The Research Department presented its macroeconomic staff forecast (recall that it is a conditional forecast based on assumptions regarding exogenous variables) to the Monetary Committee, and published it today. The forecast is very similar to that compiled by the Department 3 months ago: GDP is expected to grow by 3.4 percent in 2018 and by 3.5 percent in 2019; this outcome depends to a large extent on forecasts for continued solid growth in world trade materializing. Similar to the previous forecast, the annual inflation rate is expected to converge to the target range in the second half of 2018, and the interest rate path did not change. I reiterate that it is important to pay attention to the fan charts that describe the broad range of uncertainty that characterizes the forecast for the various variables.

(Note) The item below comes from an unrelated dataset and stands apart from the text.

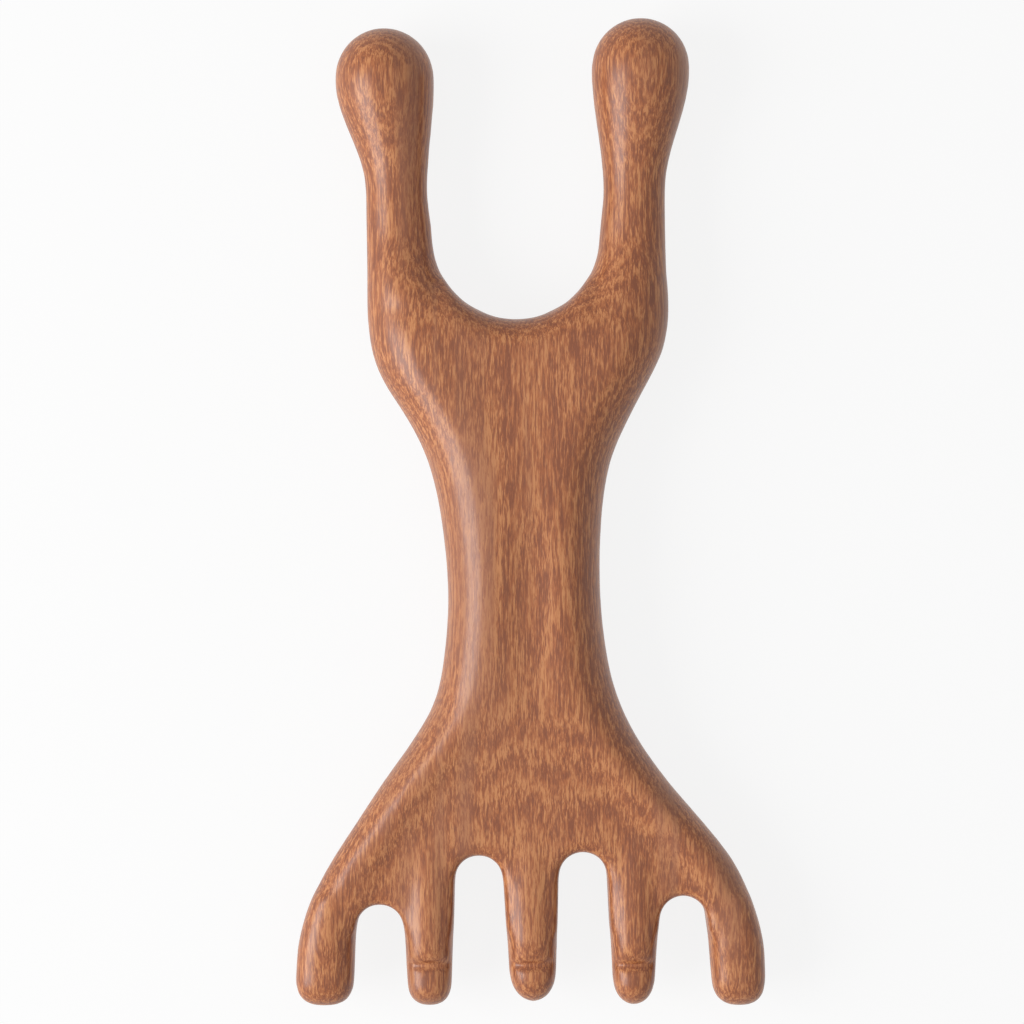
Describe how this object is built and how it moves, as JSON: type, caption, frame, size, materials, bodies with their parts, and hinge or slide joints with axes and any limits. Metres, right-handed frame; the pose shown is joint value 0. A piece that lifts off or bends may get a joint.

As I noted in my opening comments, the Monetary Committee’s press release again notes that it intends to maintain the accommodative policy as long as necessary in order to entrench the inflation environment within the target range. In contrast to actual inflation, for which we have precise figures, “inflation environment” is a less precise term. When the Monetary Committee attempts to assess the inflation environment it primarily analyzes the combination of actual inflation, with an emphasis on inflation indices net of various one-off effects, and short-term inflation expectations. In order to establish that the inflation environment is entrenched within the target range, the Committee will also examine expectations and forecasts from various sources, and will keep the accommodative policy until it is convinced that the return of inflation to the target is not temporary and it is in fact entrenched. Currently, both actual inflation and inflation expectations are still below the target, and therefore the Committee decided to keep the accommodative policy in place.